> Data section:
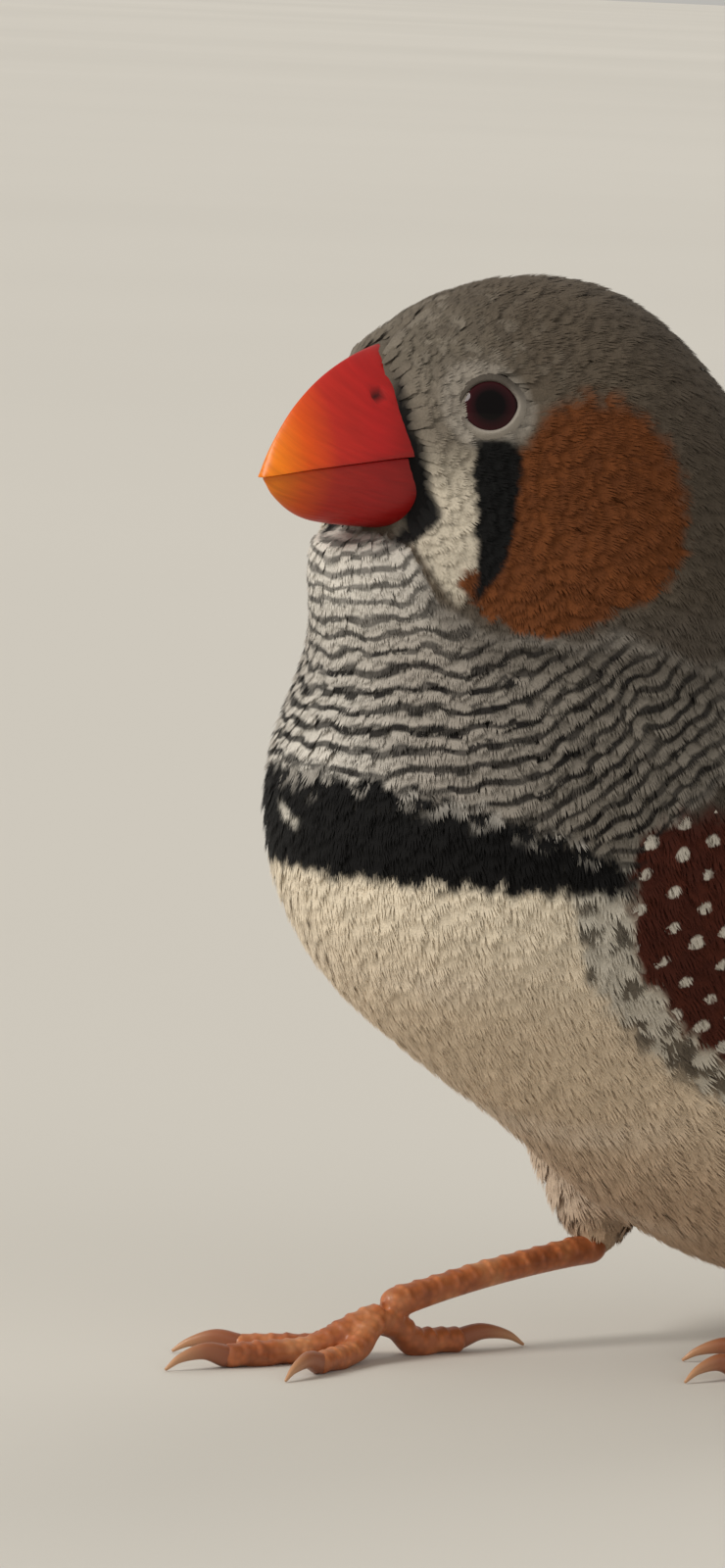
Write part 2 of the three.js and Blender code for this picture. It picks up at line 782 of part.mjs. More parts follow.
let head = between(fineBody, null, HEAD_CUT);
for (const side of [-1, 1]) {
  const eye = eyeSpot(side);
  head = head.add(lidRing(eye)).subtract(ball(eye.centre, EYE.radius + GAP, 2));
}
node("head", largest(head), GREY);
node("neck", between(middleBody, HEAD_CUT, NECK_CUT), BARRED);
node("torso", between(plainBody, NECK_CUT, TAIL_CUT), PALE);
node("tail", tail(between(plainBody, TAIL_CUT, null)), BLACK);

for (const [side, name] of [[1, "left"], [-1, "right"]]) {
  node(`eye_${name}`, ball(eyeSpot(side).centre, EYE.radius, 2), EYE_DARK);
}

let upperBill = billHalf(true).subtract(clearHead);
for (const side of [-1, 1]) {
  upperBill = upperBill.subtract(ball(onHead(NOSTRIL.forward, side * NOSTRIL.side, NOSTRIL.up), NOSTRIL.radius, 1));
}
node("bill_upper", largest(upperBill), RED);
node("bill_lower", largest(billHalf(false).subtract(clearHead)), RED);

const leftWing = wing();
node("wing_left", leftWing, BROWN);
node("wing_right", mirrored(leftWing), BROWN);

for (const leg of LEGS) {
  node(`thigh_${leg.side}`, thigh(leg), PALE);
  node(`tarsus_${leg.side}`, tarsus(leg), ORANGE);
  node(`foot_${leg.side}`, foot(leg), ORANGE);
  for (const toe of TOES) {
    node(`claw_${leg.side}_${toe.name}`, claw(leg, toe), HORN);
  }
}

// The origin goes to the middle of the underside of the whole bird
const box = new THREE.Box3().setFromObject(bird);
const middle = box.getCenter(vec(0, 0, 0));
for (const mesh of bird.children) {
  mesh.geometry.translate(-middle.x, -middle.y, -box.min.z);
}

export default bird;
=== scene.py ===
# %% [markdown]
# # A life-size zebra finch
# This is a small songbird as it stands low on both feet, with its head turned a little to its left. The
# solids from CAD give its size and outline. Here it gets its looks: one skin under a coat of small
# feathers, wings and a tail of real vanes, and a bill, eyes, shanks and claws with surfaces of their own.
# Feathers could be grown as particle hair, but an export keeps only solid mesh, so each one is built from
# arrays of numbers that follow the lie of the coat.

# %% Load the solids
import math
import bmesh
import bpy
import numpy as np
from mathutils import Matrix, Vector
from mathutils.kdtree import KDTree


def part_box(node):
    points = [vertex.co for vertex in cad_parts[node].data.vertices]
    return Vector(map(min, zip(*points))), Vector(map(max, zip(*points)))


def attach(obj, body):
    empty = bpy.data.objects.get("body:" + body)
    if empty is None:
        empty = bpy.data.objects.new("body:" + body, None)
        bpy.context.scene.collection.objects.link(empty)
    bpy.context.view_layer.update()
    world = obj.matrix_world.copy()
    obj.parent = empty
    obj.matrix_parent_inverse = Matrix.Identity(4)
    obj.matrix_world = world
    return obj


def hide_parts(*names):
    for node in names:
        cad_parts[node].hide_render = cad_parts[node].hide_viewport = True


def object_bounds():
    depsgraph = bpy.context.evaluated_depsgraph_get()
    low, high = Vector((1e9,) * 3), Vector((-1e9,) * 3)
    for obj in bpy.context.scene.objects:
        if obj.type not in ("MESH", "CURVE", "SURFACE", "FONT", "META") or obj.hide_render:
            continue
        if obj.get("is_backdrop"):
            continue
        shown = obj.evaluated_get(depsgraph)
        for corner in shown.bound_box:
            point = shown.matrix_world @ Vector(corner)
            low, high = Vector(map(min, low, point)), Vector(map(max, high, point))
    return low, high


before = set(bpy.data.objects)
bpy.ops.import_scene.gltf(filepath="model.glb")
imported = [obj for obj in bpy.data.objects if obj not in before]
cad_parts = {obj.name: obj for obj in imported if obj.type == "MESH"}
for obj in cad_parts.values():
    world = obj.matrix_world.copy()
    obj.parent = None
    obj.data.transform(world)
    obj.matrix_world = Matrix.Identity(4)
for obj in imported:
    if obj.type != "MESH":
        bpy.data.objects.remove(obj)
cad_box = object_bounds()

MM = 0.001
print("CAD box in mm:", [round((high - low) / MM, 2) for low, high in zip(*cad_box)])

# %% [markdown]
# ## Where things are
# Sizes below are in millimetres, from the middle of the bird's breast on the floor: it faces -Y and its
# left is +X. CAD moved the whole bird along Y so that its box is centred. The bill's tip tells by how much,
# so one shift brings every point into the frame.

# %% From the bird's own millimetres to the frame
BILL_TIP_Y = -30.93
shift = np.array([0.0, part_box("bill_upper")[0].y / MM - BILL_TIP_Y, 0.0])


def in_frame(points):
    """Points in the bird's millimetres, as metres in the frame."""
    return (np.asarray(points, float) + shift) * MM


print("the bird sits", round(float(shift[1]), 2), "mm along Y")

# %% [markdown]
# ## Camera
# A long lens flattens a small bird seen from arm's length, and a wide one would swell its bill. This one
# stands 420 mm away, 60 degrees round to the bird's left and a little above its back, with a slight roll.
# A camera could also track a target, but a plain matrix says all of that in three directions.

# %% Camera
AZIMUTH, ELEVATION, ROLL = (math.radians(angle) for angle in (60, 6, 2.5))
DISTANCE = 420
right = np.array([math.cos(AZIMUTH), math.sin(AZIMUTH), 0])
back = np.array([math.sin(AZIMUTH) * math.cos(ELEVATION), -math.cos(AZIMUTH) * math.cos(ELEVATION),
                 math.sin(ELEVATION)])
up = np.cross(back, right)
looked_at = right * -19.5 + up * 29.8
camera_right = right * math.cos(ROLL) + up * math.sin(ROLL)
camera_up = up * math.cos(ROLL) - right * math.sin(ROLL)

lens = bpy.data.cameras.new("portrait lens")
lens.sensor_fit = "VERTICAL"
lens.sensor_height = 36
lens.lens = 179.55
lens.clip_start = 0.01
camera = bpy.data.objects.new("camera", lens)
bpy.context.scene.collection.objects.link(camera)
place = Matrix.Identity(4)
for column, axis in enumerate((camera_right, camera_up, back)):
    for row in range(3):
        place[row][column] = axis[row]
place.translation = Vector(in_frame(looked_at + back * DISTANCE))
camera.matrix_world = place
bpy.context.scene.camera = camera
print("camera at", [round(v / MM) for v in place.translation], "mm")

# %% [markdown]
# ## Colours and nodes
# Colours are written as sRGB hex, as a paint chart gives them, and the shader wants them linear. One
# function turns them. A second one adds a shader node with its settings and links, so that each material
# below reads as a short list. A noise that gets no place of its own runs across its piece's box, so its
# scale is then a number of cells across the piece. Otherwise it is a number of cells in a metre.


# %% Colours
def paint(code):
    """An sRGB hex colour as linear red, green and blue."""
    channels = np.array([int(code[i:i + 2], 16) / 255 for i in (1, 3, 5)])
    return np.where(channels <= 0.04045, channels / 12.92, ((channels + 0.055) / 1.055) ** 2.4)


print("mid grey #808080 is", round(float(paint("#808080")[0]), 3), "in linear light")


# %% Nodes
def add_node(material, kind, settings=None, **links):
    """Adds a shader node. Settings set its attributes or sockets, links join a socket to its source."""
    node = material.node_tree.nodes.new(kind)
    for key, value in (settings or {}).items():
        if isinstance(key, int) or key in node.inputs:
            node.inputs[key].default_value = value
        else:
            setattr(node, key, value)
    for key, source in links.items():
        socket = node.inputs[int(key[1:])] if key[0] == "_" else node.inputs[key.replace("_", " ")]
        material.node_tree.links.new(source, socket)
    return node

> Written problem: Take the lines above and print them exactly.

> Solved exercise:
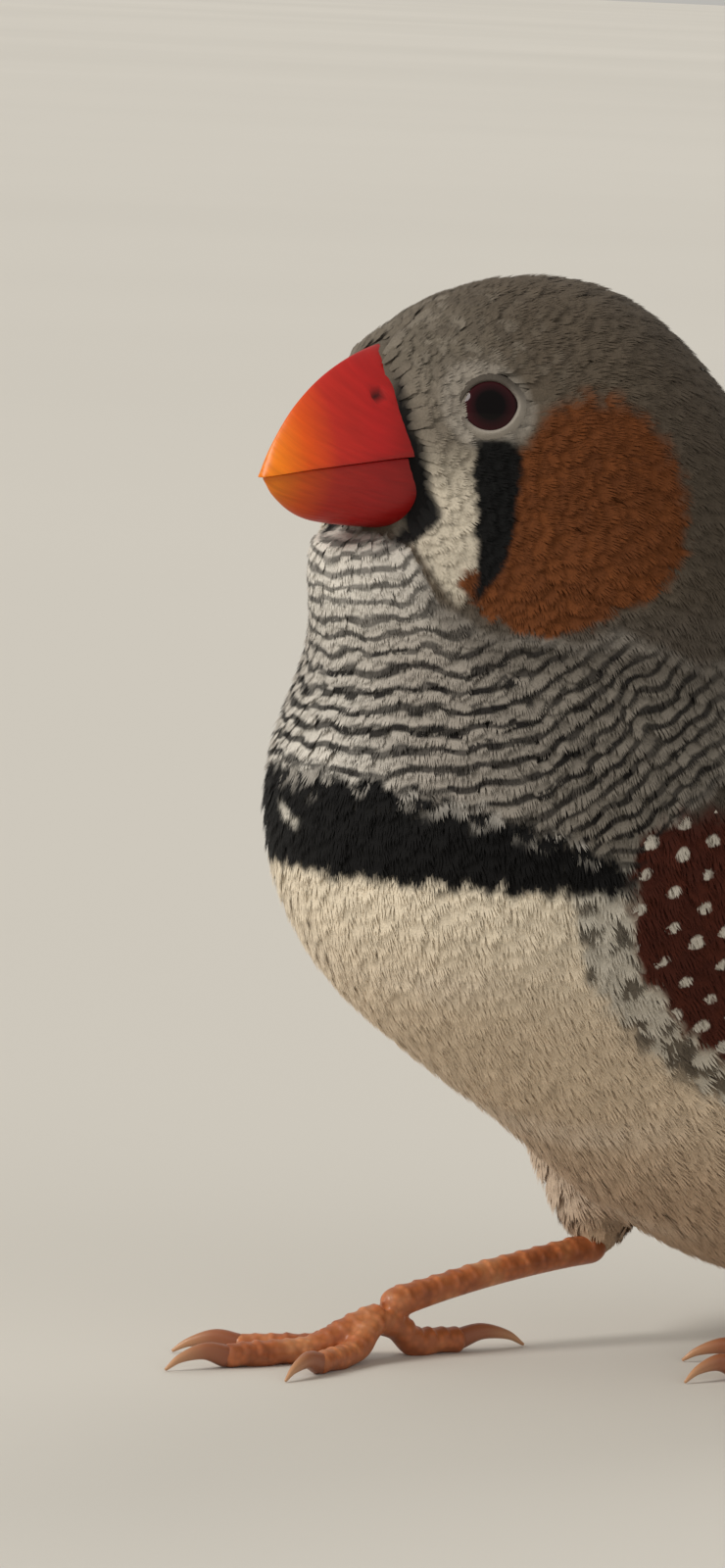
Write part 2 of the three.js and Blender code for this picture. It picks up at line 782 of part.mjs. More parts follow.
let head = between(fineBody, null, HEAD_CUT);
for (const side of [-1, 1]) {
  const eye = eyeSpot(side);
  head = head.add(lidRing(eye)).subtract(ball(eye.centre, EYE.radius + GAP, 2));
}
node("head", largest(head), GREY);
node("neck", between(middleBody, HEAD_CUT, NECK_CUT), BARRED);
node("torso", between(plainBody, NECK_CUT, TAIL_CUT), PALE);
node("tail", tail(between(plainBody, TAIL_CUT, null)), BLACK);

for (const [side, name] of [[1, "left"], [-1, "right"]]) {
  node(`eye_${name}`, ball(eyeSpot(side).centre, EYE.radius, 2), EYE_DARK);
}

let upperBill = billHalf(true).subtract(clearHead);
for (const side of [-1, 1]) {
  upperBill = upperBill.subtract(ball(onHead(NOSTRIL.forward, side * NOSTRIL.side, NOSTRIL.up), NOSTRIL.radius, 1));
}
node("bill_upper", largest(upperBill), RED);
node("bill_lower", largest(billHalf(false).subtract(clearHead)), RED);

const leftWing = wing();
node("wing_left", leftWing, BROWN);
node("wing_right", mirrored(leftWing), BROWN);

for (const leg of LEGS) {
  node(`thigh_${leg.side}`, thigh(leg), PALE);
  node(`tarsus_${leg.side}`, tarsus(leg), ORANGE);
  node(`foot_${leg.side}`, foot(leg), ORANGE);
  for (const toe of TOES) {
    node(`claw_${leg.side}_${toe.name}`, claw(leg, toe), HORN);
  }
}

// The origin goes to the middle of the underside of the whole bird
const box = new THREE.Box3().setFromObject(bird);
const middle = box.getCenter(vec(0, 0, 0));
for (const mesh of bird.children) {
  mesh.geometry.translate(-middle.x, -middle.y, -box.min.z);
}

export default bird;
=== scene.py ===
# %% [markdown]
# # A life-size zebra finch
# This is a small songbird as it stands low on both feet, with its head turned a little to its left. The
# solids from CAD give its size and outline. Here it gets its looks: one skin under a coat of small
# feathers, wings and a tail of real vanes, and a bill, eyes, shanks and claws with surfaces of their own.
# Feathers could be grown as particle hair, but an export keeps only solid mesh, so each one is built from
# arrays of numbers that follow the lie of the coat.

# %% Load the solids
import math
import bmesh
import bpy
import numpy as np
from mathutils import Matrix, Vector
from mathutils.kdtree import KDTree


def part_box(node):
    points = [vertex.co for vertex in cad_parts[node].data.vertices]
    return Vector(map(min, zip(*points))), Vector(map(max, zip(*points)))


def attach(obj, body):
    empty = bpy.data.objects.get("body:" + body)
    if empty is None:
        empty = bpy.data.objects.new("body:" + body, None)
        bpy.context.scene.collection.objects.link(empty)
    bpy.context.view_layer.update()
    world = obj.matrix_world.copy()
    obj.parent = empty
    obj.matrix_parent_inverse = Matrix.Identity(4)
    obj.matrix_world = world
    return obj


def hide_parts(*names):
    for node in names:
        cad_parts[node].hide_render = cad_parts[node].hide_viewport = True


def object_bounds():
    depsgraph = bpy.context.evaluated_depsgraph_get()
    low, high = Vector((1e9,) * 3), Vector((-1e9,) * 3)
    for obj in bpy.context.scene.objects:
        if obj.type not in ("MESH", "CURVE", "SURFACE", "FONT", "META") or obj.hide_render:
            continue
        if obj.get("is_backdrop"):
            continue
        shown = obj.evaluated_get(depsgraph)
        for corner in shown.bound_box:
            point = shown.matrix_world @ Vector(corner)
            low, high = Vector(map(min, low, point)), Vector(map(max, high, point))
    return low, high


before = set(bpy.data.objects)
bpy.ops.import_scene.gltf(filepath="model.glb")
imported = [obj for obj in bpy.data.objects if obj not in before]
cad_parts = {obj.name: obj for obj in imported if obj.type == "MESH"}
for obj in cad_parts.values():
    world = obj.matrix_world.copy()
    obj.parent = None
    obj.data.transform(world)
    obj.matrix_world = Matrix.Identity(4)
for obj in imported:
    if obj.type != "MESH":
        bpy.data.objects.remove(obj)
cad_box = object_bounds()

MM = 0.001
print("CAD box in mm:", [round((high - low) / MM, 2) for low, high in zip(*cad_box)])

# %% [markdown]
# ## Where things are
# Sizes below are in millimetres, from the middle of the bird's breast on the floor: it faces -Y and its
# left is +X. CAD moved the whole bird along Y so that its box is centred. The bill's tip tells by how much,
# so one shift brings every point into the frame.

# %% From the bird's own millimetres to the frame
BILL_TIP_Y = -30.93
shift = np.array([0.0, part_box("bill_upper")[0].y / MM - BILL_TIP_Y, 0.0])


def in_frame(points):
    """Points in the bird's millimetres, as metres in the frame."""
    return (np.asarray(points, float) + shift) * MM


print("the bird sits", round(float(shift[1]), 2), "mm along Y")

# %% [markdown]
# ## Camera
# A long lens flattens a small bird seen from arm's length, and a wide one would swell its bill. This one
# stands 420 mm away, 60 degrees round to the bird's left and a little above its back, with a slight roll.
# A camera could also track a target, but a plain matrix says all of that in three directions.

# %% Camera
AZIMUTH, ELEVATION, ROLL = (math.radians(angle) for angle in (60, 6, 2.5))
DISTANCE = 420
right = np.array([math.cos(AZIMUTH), math.sin(AZIMUTH), 0])
back = np.array([math.sin(AZIMUTH) * math.cos(ELEVATION), -math.cos(AZIMUTH) * math.cos(ELEVATION),
                 math.sin(ELEVATION)])
up = np.cross(back, right)
looked_at = right * -19.5 + up * 29.8
camera_right = right * math.cos(ROLL) + up * math.sin(ROLL)
camera_up = up * math.cos(ROLL) - right * math.sin(ROLL)

lens = bpy.data.cameras.new("portrait lens")
lens.sensor_fit = "VERTICAL"
lens.sensor_height = 36
lens.lens = 179.55
lens.clip_start = 0.01
camera = bpy.data.objects.new("camera", lens)
bpy.context.scene.collection.objects.link(camera)
place = Matrix.Identity(4)
for column, axis in enumerate((camera_right, camera_up, back)):
    for row in range(3):
        place[row][column] = axis[row]
place.translation = Vector(in_frame(looked_at + back * DISTANCE))
camera.matrix_world = place
bpy.context.scene.camera = camera
print("camera at", [round(v / MM) for v in place.translation], "mm")

# %% [markdown]
# ## Colours and nodes
# Colours are written as sRGB hex, as a paint chart gives them, and the shader wants them linear. One
# function turns them. A second one adds a shader node with its settings and links, so that each material
# below reads as a short list. A noise that gets no place of its own runs across its piece's box, so its
# scale is then a number of cells across the piece. Otherwise it is a number of cells in a metre.


# %% Colours
def paint(code):
    """An sRGB hex colour as linear red, green and blue."""
    channels = np.array([int(code[i:i + 2], 16) / 255 for i in (1, 3, 5)])
    return np.where(channels <= 0.04045, channels / 12.92, ((channels + 0.055) / 1.055) ** 2.4)


print("mid grey #808080 is", round(float(paint("#808080")[0]), 3), "in linear light")


# %% Nodes
def add_node(material, kind, settings=None, **links):
    """Adds a shader node. Settings set its attributes or sockets, links join a socket to its source."""
    node = material.node_tree.nodes.new(kind)
    for key, value in (settings or {}).items():
        if isinstance(key, int) or key in node.inputs:
            node.inputs[key].default_value = value
        else:
            setattr(node, key, value)
    for key, source in links.items():
        socket = node.inputs[int(key[1:])] if key[0] == "_" else node.inputs[key.replace("_", " ")]
        material.node_tree.links.new(source, socket)
    return node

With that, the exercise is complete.